Now, as he felt the drink machine vibrating against his temple,
Cristiano said to himself that he was going to smoke a cigarette and
to hell with the old man, but instead he took his father's cell phone
out of his pocket. He had dried it under the jet of warm air in the
hospital bathroom and it had come back to life. For the umpteenth
time he dialled Danilo's number. No answer. He tried Quattro
Formaggi. His phone was switched off, too.

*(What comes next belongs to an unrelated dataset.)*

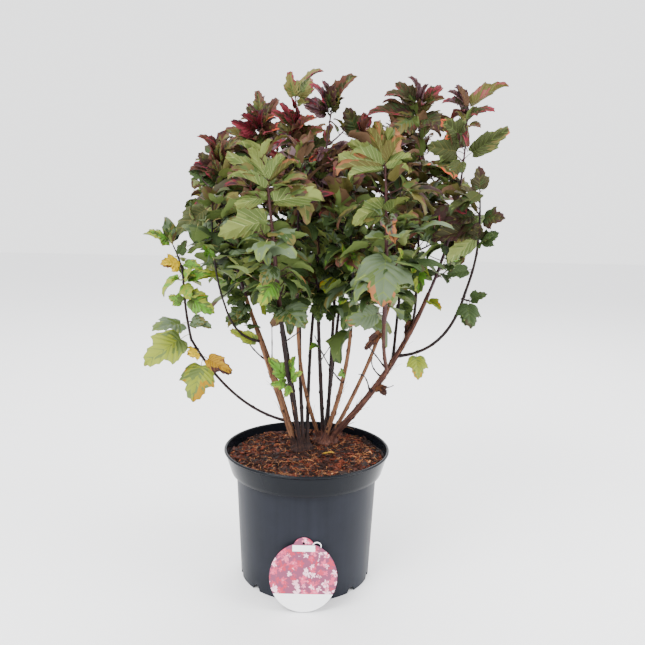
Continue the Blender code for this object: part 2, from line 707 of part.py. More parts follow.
class Growth:
    """The twigs and leaves of one mass, kept to the mass's own space and clear of every limb."""

    def __init__(self, mass, leaders, limbs):
        self.mass = mass
        self.path = leaders[mass.name][0]
        self.own = segments([self.path])
        self.others = segments([path for name, (path, _) in leaders.items() if name != mass.name])
        self.limbs = segments([path for path, _, _ in limbs.values()])
        self.bark = np.concatenate([radii[:-1] for _, radii, _ in limbs.values()]) + LIMB_MARGIN
        self.rng = np.random.default_rng(mass.seed)
        self.twigs = []
        self.leaves = []

    def free(self, points):
        """True where the points are nearer this leader than any other and touch no limb."""
        own = distances_to(self.own, points).min(axis=1)
        if (distances_to(self.others, points).min(axis=1) < own + 2 * CELL_MARGIN).any():
            return False
        return self.clear_of_limbs(points)

    def clear_of_limbs(self, points):
        """True where the points touch no limb and stay within the crown's reach."""
        if (distances_to(self.limbs, points) < self.bark).any():
            return False
        return bool((points > CROWN_LOW).all() and (points < CROWN_HIGH).all())

    def add_leaf(self, root, aim, face, length):
        """A kite from its root on a twig, if its place is free."""
        aim = unit(aim)
        side = unit(np.cross(aim, face))
        face = np.cross(side, aim)
        half_width = side * length * LEAF_WIDTH_SHARE / 2
        tip = root + aim * length
        belly = root + aim * length * LEAF_BELLY
        heart = root + aim * length * LEAF_HEART
        left = belly - half_width
        right = belly + half_width
        outline = np.array([tip, left, right, (tip + left) / 2, (tip + right) / 2,
                            (root + left) / 2, (root + right) / 2, heart, belly])
        for leaf in self.leaves:
            if np.linalg.norm(leaf["belly"] - belly) < LEAF_SPACING:
                return False
        if not self.free(outline) or not self.clear_of_limbs(blade(root, tip, left, right)):
            return False
        self.leaves.append({"root": root, "tip": tip, "left": left, "right": right,
                            "heart": heart, "belly": belly, "face": face, "aim": aim})
        return True

    def grow(self):
        """Nodes turn by the golden angle up the leader, and every third one bears a side twig."""
        for row in OUTER_LEAVES:
            if row.mass == self.mass.name:
                place = leaving_point(self.path, row.share)
                aim = np.array(row.tip) - place
                self.add_leaf(place, aim, FRONT_FACE, np.linalg.norm(aim))
        length = np.linalg.norm(self.own[1], axis=1).sum()
        count = max(4, int(length / INTERNODE))
        turn = self.rng.uniform(0, 2 * math.pi)
        first = FIRST_NODE if self.mass.along >= 1.0 else FIRST_NODE_OF_SIDE_TWIG
        ahead = unit(self.path[-1] - self.path[0])
        for node in range(count):
            share = first + (LAST_NODE - first) * node / (count - 1)
            place = leaving_point(self.path, share)
            outwards = np.array([math.cos(turn), math.sin(turn), 0.0])
            branched = length > SHORTEST_BRANCHED and node % SIDE_TWIG_EVERY == 1
            if branched and share < LAST_SIDE_TWIG:
                self.side_twig(place, ahead, outwards, share)
            else:
                self.leaf_near(place, outwards, self.droop(share), 1.0 - UPWARD_SHRINK * share)
            turn += GOLDEN_TURN + self.rng.uniform(-0.2, 0.2)
        tuft = self.path[-1] - ahead * TWIG_RADIUS
        for leaf in range(TUFT_LEAVES):
            bearing = turn + leaf * 2 * math.pi / TUFT_LEAVES
            outwards = np.array([math.cos(bearing), math.sin(bearing), 0.0])
            self.leaf_near(tuft, outwards, TUFT_RISE + leaf * TUFT_RISE_STEP, TUFT_SIZE)

    def droop(self, share):
        """The rise of a leaf for each step outwards: hanging low down, lifted near the top."""
        return LOW_DROOP + share * (TOP_RISE - LOW_DROOP) + self.rng.uniform(-0.45, 0.45)

    def side_twig(self, place, ahead, outwards, share):
        """A twig that climbs outwards, with a leaf on each side and one that ends it."""
        swell = math.sin(math.pi * (0.18 + 0.72 * share)) ** 0.7
        reach = self.mass.reach * swell * self.rng.uniform(0.5, 0.8)
        aim = unit(outwards + ahead * self.rng.uniform(0.5, 0.9))
        end = place + aim * reach
        if self.free(np.linspace(place, end, LEADER_STEPS)[1:]):
            self.twigs.append((place, end))
            sideways = np.cross(aim, UPWARDS)
            for part_way, turn in SIDE_TWIG_NODES:
                root = place + aim * reach * part_way
                self.leaf_near(root, outwards * 0.5 + sideways * turn, self.droop(share), TWIG_LEAF_SIZE)
            self.leaf_near(end - aim * TWIG_TIP_RADIUS, outwards, self.droop(share), TWIG_LEAF_SIZE)
        else:
            self.leaf_near(place, outwards, self.droop(share), TWIG_LEAF_SIZE)

    def leaf_near(self, root, outwards, rise, size):
        """Tries a leaf on its bearing, then a little to either side, then smaller."""
        heading = math.atan2(outwards[1], outwards[0])
        length = LEAF_LENGTH * size * self.rng.uniform(0.88, 1.08)
        roll = self.rng.uniform(-0.6, 0.6)
        for smaller, swing, lift in itertools.product(LEAF_SIZES, LEAF_SWINGS, LEAF_LIFTS):
            bearing = heading + swing
            aim = np.array([math.cos(bearing), math.sin(bearing), rise + lift])
            across = np.array([-math.sin(bearing), math.cos(bearing), 0.0])
            if self.add_leaf(root, aim, UPWARDS + across * roll, length * smaller):
                return


def blade(root, tip, left, right):
    """Points spread evenly over a kite, from just past its root to its tip."""
    along = np.linspace(0.10, 1.0, BLADE_ROWS)[:, None, None]
    across = np.linspace(-0.5, 0.5, BLADE_COLUMNS)[None, :, None]
    width = np.minimum(along / LEAF_BELLY, (1.0 - along) / (1.0 - LEAF_BELLY))
    middle = root + along * (tip - root)
    return (middle + across * width * (right - left)).reshape(-1, 3)


def leaf_mesh(leaf):
    """An eight-faced kite: the outline's four corners, and one point above and one below."""
    sunk = leaf["root"] - leaf["aim"] * LEAF_ROOT_SUNK
    bulge = leaf["face"] * LEAF_THICKNESS / 2
    points = np.array([sunk, leaf["right"], leaf["tip"], leaf["left"],
                       leaf["heart"] + bulge, leaf["heart"] - bulge])
    faces = []
    for corner in range(4):
        following = (corner + 1) % 4
        faces.append((corner, following, 4))
        faces.append((following, corner, 5))
    return points, faces


def make_mass(mass, leaders, limbs):
    path, radii = leaders[mass.name]
    points, faces = limb_mesh(path, radii, TWIG_SIDES, limbs[mass.limb], mass.along)
    body = add_object(mass.name, points, faces, mass.finish)
    growth = Growth(mass, leaders, limbs)
    growth.grow()
    parts = new_collection(mass.name + "_parts")
    for number, (start, end) in enumerate(growth.twigs):
        twig_rings = rings_along(np.array([start, end]), (TWIG_RADIUS, TWIG_TIP_RADIUS), TWIG_SIDES)
        twig_points, twig_faces = tube_mesh(twig_rings)
        add_object(f"{mass.name}_twig_{number}", twig_points, twig_faces, None, parts)
    for number, leaf in enumerate(growth.leaves):
        leaf_points, leaf_faces = leaf_mesh(leaf)
        obj = add_object(f"{mass.name}_leaf_{number}", leaf_points, leaf_faces, None, parts)
        outward_normals(obj)
    joined(body, parts)


def make_tag():
    """A round card with an ear, its foot on the floor and its top against the pot's wall."""
    turns = np.linspace(0.0, 2 * math.pi, TAG_SIDES, endpoint=False)
    outline = []
    for turn in turns:
        across = TAG_RADIUS * math.sin(turn)
        rise = -TAG_RADIUS * math.cos(turn)
        ear = TAG_EAR_RADIUS**2 - across**2
        if rise > 0 and ear > 0:
            rise = max(rise, TAG_EAR_RISE + math.sqrt(ear))
        outline.append((across, rise + TAG_RADIUS))
    outline = np.array(outline)
    height = outline[:, 1].max()
    lean = tag_lean(height)
    up = np.array([0.0, math.sin(lean), math.cos(lean)])
    back = np.array([0.0, math.cos(lean), -math.sin(lean)])
    foot = np.array([0.0, -TAG_FOOT_FORWARD, TAG_LIFT + TAG_THICKNESS])
    front = foot + outline[:, :1] * np.array([1.0, 0.0, 0.0]) + outline[:, 1:] * up
    points, faces = tube_mesh([front, front + back * TAG_THICKNESS])
    tag = add_object("tag", points, faces, "printed_card")
    outward_normals(tag)


def tag_lean(height):
    """The lean that brings the card's back edge to the wall, found by halving."""
    low, high = 0.0, 1.2
    for _ in range(HALVINGS):
        lean = (low + high) / 2
        back = -TAG_FOOT_FORWARD + height * math.sin(lean) + TAG_THICKNESS * math.cos(lean)
        top = height * math.cos(lean)
        if back < -wall_radius(top) - SEAT_GAP:
            low = lean
        else:
            high = lean
    return low


def main():
    remove_all_objects()
    inner = make_pot()
    make_compost(inner)
    make_tag()
    limbs = all_limbs()
    for name, centre in STOOLS.items():
        make_stool(name, centre, limbs)
    for name in limbs:
        make_limb(name, limbs)
    leaders = {mass.name: leader_path(mass, limbs) for mass in MASSES}
    for mass in MASSES:
        make_mass(mass, leaders, limbs)


main()
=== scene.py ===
"""The looks of a potted ninebark shrub: pot, compost, bark, twigs, leaves and tag.

The shrub's limbs, leaders and leaves follow the rule of the part's own source, carried on here to
finer twigs. Metres, +Z up, the origin in the middle of the pot's underside, +Y away from the front.
"""

import functools
import itertools
import math
from collections import namedtuple

import bpy
import numpy as np
from mathutils import Euler, Matrix, Vector
from numpy.random import default_rng


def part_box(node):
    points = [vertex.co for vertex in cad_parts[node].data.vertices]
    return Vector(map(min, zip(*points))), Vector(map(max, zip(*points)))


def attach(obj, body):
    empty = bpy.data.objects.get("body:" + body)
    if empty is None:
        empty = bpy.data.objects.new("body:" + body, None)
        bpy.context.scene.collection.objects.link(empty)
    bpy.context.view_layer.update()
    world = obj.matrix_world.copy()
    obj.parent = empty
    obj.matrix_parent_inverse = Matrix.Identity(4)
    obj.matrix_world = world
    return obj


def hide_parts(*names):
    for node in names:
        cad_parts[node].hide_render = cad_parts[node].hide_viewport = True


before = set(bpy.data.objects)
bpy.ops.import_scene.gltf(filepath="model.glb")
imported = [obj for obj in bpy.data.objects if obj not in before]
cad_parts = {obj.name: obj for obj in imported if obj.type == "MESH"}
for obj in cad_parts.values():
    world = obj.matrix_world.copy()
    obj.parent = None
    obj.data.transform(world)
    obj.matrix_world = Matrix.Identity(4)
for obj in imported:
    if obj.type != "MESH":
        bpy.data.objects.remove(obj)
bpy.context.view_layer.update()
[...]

As he walked along the corridor of the second floor Professor
Brolli thought about the young shaven-headed man covered with
tattoos who he had operated on. When he had opened his skull
and aspirated the blood he had discovered that the brain hemorrhage, fortunately, had not affected the areas that controlled his
breathing, so the patient could inhale and exhale for himself, but
in other respects his brain was out of order, and it was impossible
to say if or when it would start working again.
In the difficult economic situation in which the hospital found
itself, cases like this were real disasters. Comatose patients required
the constant attention of the medical staff and monopolized the
machines that were necessary for maintaining their vital functions.
In that state, moreover, the patient always suffered a general lowering of his immune defences, with secondary infective complications. But that was all part of his work.
Enrico Brolli had chosen this profession and this particular specialization in the full knowledge of what he was getting himself into.
His father had been a doctor before him. What Brolli hadn't given
much thought to, during his six years at university, was the fact that
afterward you had to speak to the patient's family.